From my window, I am watching the neighbor’s dog survey her kingdom. She is sitting atop a wrought-iron table, under a green canvas umbrella, watching birds and squirrels and, perhaps, a few invisible things of her own imagining. She is the picture of utter contentment.
I should get up and do something, should walk or sew or play a game or make sun prints. I should water the plants and change the sheets. I should do something, anything. Certainly I should get organized for tomorrow’s first Sunday school class, as I am entirely, thoroughly unprepared for it. Also I should figure out what the hell to do with the patty pan squash from this week’s farm share bag (or, as Bernard likes to call it, next week’s compost addition). When all else fails, cooking usually works.

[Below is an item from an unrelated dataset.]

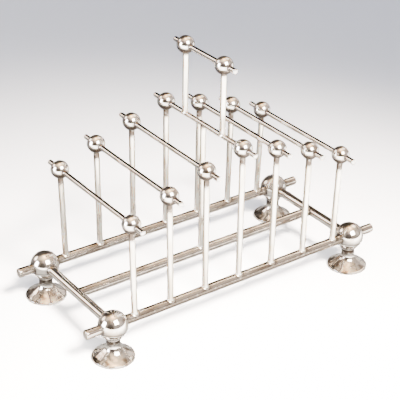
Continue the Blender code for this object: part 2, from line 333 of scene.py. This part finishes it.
def solder_fillet(radius, size, crest_height, steps=5):
    """Rings (radius, height) of a concave solder fillet from the rod out to a face that is square to it."""
    rings = []
    for i in range(steps + 1):
        angle = math.pi / 2 * i / steps
        rings.append((radius + size * (1 - math.cos(angle)), crest_height + size * (1 - math.sin(angle))))
    return rings


def bored_ball(name, ball_radius, rod_radius, fillet, sides):
    """A ball on its rod: fillet, round to the far fillet, and back through the bore."""
    bore = rod_radius + FIT
    mouth = math.asin((bore + fillet) / ball_radius)
    lip = solder_fillet(bore, fillet, ball_radius * math.cos(mouth))
    steps = sides // 2
    sweep = math.pi - 2 * mouth
    angles = [mouth + sweep * i / steps for i in range(1, steps)]
    middle = [(ball_radius * math.sin(angle), ball_radius * math.cos(angle)) for angle in angles]
    far_lip = [(radius, -height) for radius, height in reversed(lip)]
    return turn_rings(name, lip + middle + far_lip, sides, through_bore=True)


def bore_blind(ball, direction, bore_radius, through_radius, ball_radius):
    """Bores the ball from one side only, into the bore that already goes through it."""
    depth = ball_radius * 1.5
    start = through_radius * 0.8
    bpy.ops.object.select_all(action="DESELECT")
    bpy.ops.mesh.primitive_cylinder_add(vertices=48, radius=bore_radius, depth=depth,
                                        location=direction * (start + depth / 2),
                                        rotation=direction.to_track_quat("Z", "Y").to_euler())
    drill = bpy.context.object
    apply_modifier(ball, "BOOLEAN", operation="DIFFERENCE", solver="EXACT", object=drill)
    drop_pattern(drill)


# The pattern is turned about Z, and a quarter turn makes that the side rail's X. Its +X bore then looks down
# on the foot's stud and its +Y bore looks inward, so a back ball is turned half round as well.
corner_ball = bored_ball("corner_ball_pattern", corner_ball_radius, rail_radius, CORNER_FILLET,
                         CORNER_BALL_SIDES)
bore_blind(corner_ball, Vector((1, 0, 0)), STUD_RADIUS + FIT, rail_radius, corner_ball_radius)
bore_blind(corner_ball, Vector((0, 1, 0)), rail_radius + FIT, rail_radius, corner_ball_radius)
smooth_and_mark(corner_ball, 35)

# Turned and buffed plate: near mirror, with soft warm patches of thin tarnish and faint rings from the lathe
ball_plate = silver_plate("silver plate, turned balls", bright="F3EEE8", warm="CBBCAC", soil_and_shade="564C45",
                          roughness=0.06, patch_scale=(200, 200, 200), mark_scale=(120, 120, 2600),
                          mark_depth=0.0004 * MM, wave_size=4 * MM, wave_depth=0.10 * MM)
corner_ball.data.materials.append(ball_plate)
for end, side in CORNERS:
    node = "corner_ball_" + end + "_" + side
    foot_low, foot_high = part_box("foot_" + end + "_" + side)
    centre = Vector(((foot_low.x + foot_high.x) / 2, (foot_low.y + foot_high.y) / 2, rail_height))
    half_turn = math.pi if side == "back" else 0
    piece = lay_copy(corner_ball, "turned_" + node, centre, (0, math.pi / 2, half_turn))
    inward = Vector((0, 1 if side == "front" else -1, 0))
    joints = [(centre + direction * corner_ball_radius, rail_radius, 0.7 * MM)
              for direction in (Vector((1, 0, 0)), Vector((-1, 0, 0)), inward)]
    # Painted shade: a dark band round the collar on the ball's underside, for the dark foot and shaded card
    # seen there
    joints.append((centre - Vector((0, 0, corner_ball_radius)), COLLAR_RADIUS + 0.3 * MM, 1.1 * MM))
    mark_soil_and_shade(piece, joints)
    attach(piece, "root")
    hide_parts(node)
drop_pattern(corner_ball)

# ---- Side rails ---------------------------------------------------------------------------------
# Two long rods of plated nickel silver wire, front and back. Each runs through both corner balls of its
# side and ends in a short stub with a filed, slightly domed end.

RAIL_SIDES = 48
RING_SPACING = 1.0 * MM           # rings along a rod, close enough to carry the dulling round each joint
RAIL_END_ROUND = 0.55 * MM


def ring_long_faces(rod):
    """Cuts the long faces of a rod into short rings."""
    pick_only(rod)
    bpy.ops.object.mode_set(mode="EDIT")
    mesh = bmesh.from_edit_mesh(rod.data)
    spans = sorted({(round(min(e.verts[0].co.z, e.verts[1].co.z), 7), round(e.calc_length(), 7))
                    for e in mesh.edges if abs(e.verts[0].co.z - e.verts[1].co.z) > 2 * RING_SPACING})
    for foot_height, length in spans:
        mesh = bmesh.from_edit_mesh(rod.data)
        for edge in mesh.edges:
            low = min(edge.verts[0].co.z, edge.verts[1].co.z)
            edge.select_set(abs(low - foot_height) < 1e-6 and abs(edge.calc_length() - length) < 1e-6)
        bmesh.update_edit_mesh(rod.data)
        cuts = max(1, round(length / RING_SPACING))
        bpy.ops.mesh.subdivide_edgering(number_cuts=cuts, interpolation="LINEAR")
        bpy.ops.mesh.select_all(action="DESELECT")
    bpy.ops.object.mode_set(mode="OBJECT")


def draw_rod(name, length, radius, sides, end_round):
    """A drawn rod about Z, centred, with filed and slightly domed ends."""
    dome = end_round * 0.35
    half = length / 2
    cap = [(radius * 0.12, half), (radius * 0.55, half - dome * 0.3), (radius - end_round, half - dome)]
    corner_steps = 5
    for i in range(1, corner_steps + 1):
        angle = math.pi / 2 * i / corner_steps
        cap.append((radius - end_round + end_round * math.sin(angle),
                    half - dome - end_round + end_round * math.cos(angle)))
    far_cap = [(ring_radius, -height) for ring_radius, height in cap]
    rod = turn_rings(name, far_cap + cap[::-1], sides)
    ring_long_faces(rod)
    smooth_and_mark(rod, 40)
    return rod


# Plate on drawn wire, greyer and browner than on the end rails, with tarnish in long streaks along the rod
rail_plate = silver_plate("silver plate, drawn rails", bright="CBC2B8", warm="978B7F", soil_and_shade="62584E",
                          roughness=0.08, patch_scale=(260, 260, 60), mark_scale=(2600, 2600, 60),
                          mark_depth=0.0006 * MM, wave_size=6 * MM, wave_depth=0.14 * MM)
RAIL_SIDE_DARKENING = {"front": 1.15, "back": 0.5}    # darkest along the front rail's sides
side_rail = draw_rod("side_rail_pattern", side_rail_high.x - side_rail_low.x, rail_radius, RAIL_SIDES,
                     RAIL_END_ROUND)
side_rail.data.materials.append(rail_plate)
for side in ("front", "back"):
    node = "side_rail_" + side
    low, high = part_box(node)
    piece = lay_copy(side_rail, "drawn_" + node, (low + high) / 2, (0, math.pi / 2, 0))
    joints = []
    for row in range(1, 8):
        post_low, post_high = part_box("post_" + str(row) + "_" + side)
        post_place = (post_low + post_high) / 2
        post_place.z = rail_height + rail_radius
        joints.append((post_place, 2.1 * MM, 0.5 * MM))
    for end in ("left", "right"):
        foot_low, foot_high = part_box("foot_" + end + "_" + side)
        ball_centre = (foot_low + foot_high) / 2
        ball_centre.z = rail_height
        joints.append((ball_centre, corner_ball_radius, 0.9 * MM))
    mark_soil_and_shade(piece, joints, side_band=(rail_height + 0.05 * rail_radius, 0.65 * rail_radius,
                                          RAIL_SIDE_DARKENING[side], ball_centre.x))
    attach(piece, "root")
    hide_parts(node)
drop_pattern(side_rail)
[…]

But what I have promised myself is that I will sit down and write, at least for 20 minutes, despite having run completely out of words, at least for the time being. I have puttered here and there for several weeks now, poking at various essay drafts, none of which will cooperate and come together the way I’d like. I’ve been writing, in fits and starts, about the comfort of routines and about how, over time, the death of one’s parents becomes more liberation than loss. But it’s all sort of muddy and mushy and very much not ready for sharing, and that’s that. The more I push, the less it complies, making me want to avoid the whole thing.
The neighbor’s dog is now stretched out fully across her table, soaking up the warm sun. She is oblivious to her audience, me, perched by forced march at my own table in my library, the table I set for writing and sewing and drawing and editing photographs. The table to which, someday, the words will come back.